**WHAT IS REQUIRED**
Find each line containing the string "follow". Copy it.
◇ ◇ ◇ ◇ ◇
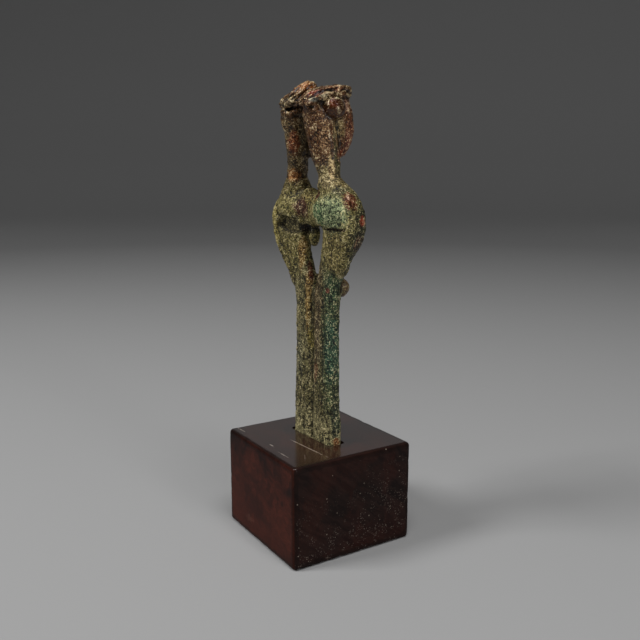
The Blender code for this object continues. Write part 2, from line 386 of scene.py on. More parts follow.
# %% Carving helpers
def distance_to_line(places, line):
    """How far each point is from a line of straight runs."""
    nearest = np.full(len(places), np.inf)
    for start, end in zip(line, line[1:]):
        start = np.array(start, float)
        run = np.array(end, float) - start
        along = np.clip((places - start) @ run / (run @ run), 0.0, 1.0)
        nearest = np.minimum(nearest, np.linalg.norm(places - start - along[:, None] * run, axis=1))
    return nearest


def mirrored(line):
    """The same line on the idol's other half."""
    return tuple((front, -side, height) for front, side, height in line)


def arc(centre, radius, start, stop, count=14):
    """A line round an eye in the plane of the head's side, in degrees from the front upwards."""
    front, side, height = centre
    turns = [math.radians(start + (stop - start) * step / count) for step in range(count + 1)]
    return tuple((front + radius * math.cos(turn), side, height + radius * math.sin(turn))
                 for turn in turns)


def noise_at(scale, offset):
    """One noise value at each point of the skin, for a scale on each axis in features per millimetre."""
    scaled = skin_places * scale + offset
    return np.array([noise.noise(Vector(spot)) for spot in scaled.tolist()])


SWAY = 0.55
SWAY_SCALE = (0.18, 0.18, 0.18)
UNSTEADY_SCALE = (0.3, 0.3, 0.3)

sway = SWAY * np.stack([noise_at(SWAY_SCALE, offset) for offset in (5.0, 31.0, 71.0)], axis=1)
unsteady = np.clip(1.0 + 1.1 * noise_at(UNSTEADY_SCALE, 90.0), 0.2, 1.6)
print("lines sway by up to", round(float(np.abs(sway).max()), 2), "mm")

# %% [markdown]
# ## Where the burin goes
# The lines follow what shows on the real figure: the recess under each cap, the socket round each
# eye, the fold between neck and jaw, the crease under the near buttock, the side ridge of the
# thigh, and the channels that part the two legs. Most are repeated, fainter, on the half that
# faces away. Hair is a band of grooves between a first and a last line. Each groove is laid on the
# skin before it is cut, because one that floats above a cap would cut nothing.

# %% Cut the lines
CUT_LINES = (  # depth, width, share on the other half, line on the near (-) or far (+) half
    (0.9, 0.6, 0.0, ((-6.6, -10.2, 123.2), (-5.6, -10.3, 122.9), (-4.8, -10.6, 122.0))),
    (0.45, 0.35, 0.0, ((-9.9, -8.2, 120.9), (-9.0, -8.8, 120.5), (-8.2, -9.0, 120.6))),
    (0.6, 0.5, 0.0, ((-8.6, 6.4, 120.9), (-7.7, 5.0, 120.7), (-6.9, 4.0, 120.6))),
    (1.2, 1.4, 0.0, ((-5.2, 15.4, 83.2), (-5.4, 12.8, 83.9), (-5.2, 10.0, 83.8), (-4.8, 8.0, 83.0))),
    (0.7, 0.4, 0.8, arc((-0.6, -11.2, 120.8), 4.5, 0, 360, 24)),
    (0.9, 0.55, 0.8, arc((-0.6, -11.2, 120.8), 4.7, 130, 300)),
    (1.1, 0.6, 0.8, ((-0.6, -11.9, 115.0), (-0.3, -12.0, 112.1), (-0.2, -12.2, 109.9),
        (0.0, -12.4, 107.8), (0.2, -12.5, 105.6), (0.5, -12.4, 103.4))),
    (-0.35, 0.6, 0.8, ((3.4, -11.8, 118.6), (3.4, -11.7, 115.4), (3.3, -11.6, 112.8),
        (3.4, -11.3, 110.1), (3.5, -10.7, 107.4), (3.3, -9.6, 105.0))),
    (-0.35, 0.55, 0.8, ((-5.4, -11.2, 115.7), (-3.7, -12.1, 107.7), (-2.8, -13.0, 101.5),
        (-2.6, -13.6, 98.6))),
    (-0.25, 0.5, 0.8, ((-9.1, -6.7, 116.5), (-8.3, -7.2, 112.0), (-7.6, -7.7, 108.0),
        (-6.9, -8.3, 104.6), (-6.1, -9.1, 101.3))),
    (0.6, 0.36, 0.0, ((-4.0, -9.9, 79.2), (-4.2, -12.2, 79.5), (-4.0, -14.6, 79.3), (-3.6, -17.0, 79.6),
        (-3.8, -19.4, 79.2), (-4.1, -21.4, 79.9), (-3.8, -23.2, 80.3))),
    (-0.4, 0.8, 0.6, ((-2.2, -20.9, 88.6), (-1.5, -22.3, 83.8), (-1.3, -22.8, 80.2),
        (-1.1, -22.5, 77.0), (-1.0, -21.0, 72.7), (-0.7, -18.8, 68.2), (-0.2, -16.0, 63.8))),
    (-0.4, 0.6, 0.0, ((-5.4, 19.2, 87.5), (-5.2, 20.0, 83.5), (-4.9, 20.3, 79.5), (-4.4, 19.4, 74.5),
        (-3.9, 17.6, 70.0), (-3.4, 15.2, 66.2), (-2.8, 13.0, 62.0))),
    (0.35, 0.45, 0.0, ((-1.7, 0.9, 57.5), (-1.8, 0.7, 50.0), (-1.8, 0.8, 43.4), (-1.8, 0.8, 36.8),
        (-1.8, 0.5, 30.2), (-1.9, 0.2, 23.6), (-2.4, -0.8, 16.0))),
    (-0.3, 0.9, 0.0, ((-2.2, 3.2, 62.0), (-2.3, 2.3, 54.0), (-2.4, 2.6, 44.0), (-2.5, 3.0, 34.0))),
    (0.35, 0.5, 0.0, ((-2.9, -7.3, 62.0), (-3.0, -7.4, 55.4), (-3.0, -7.7, 45.0), (-3.0, -7.4, 33.0),
        (-3.0, -7.1, 22.0))),
    (0.2, 0.6, 0.0, ((-3.1, -3.4, 38.0), (-3.1, -2.6, 28.0), (-3.1, -3.6, 15.0), (-3.2, -3.0, 4.0))),
    (0.2, 0.6, 0.0, ((-3.1, 7.0, 52.0), (-3.1, 8.0, 36.0), (-3.1, 7.0, 20.0), (-3.2, 7.8, 5.0))),
    (0.2, 0.4, 0.0, ((-3.1, 5.0, 30.0), (-3.1, 4.2, 18.0), (-3.1, 4.8, 2.0))),
    (0.45, 0.5, 0.0, ((1.9, 0.3, 57.0), (2.6, 0.1, 44.0), (2.8, 0.2, 24.0), (3.0, 0.0, 2.0))),
)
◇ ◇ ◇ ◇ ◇
**EXERCISE OUTPUT**
The Blender code for this object continues. Write part 2, from line 386 of scene.py on. More parts follow.
# The lines follow what shows on the real figure: the recess under each cap, the socket round each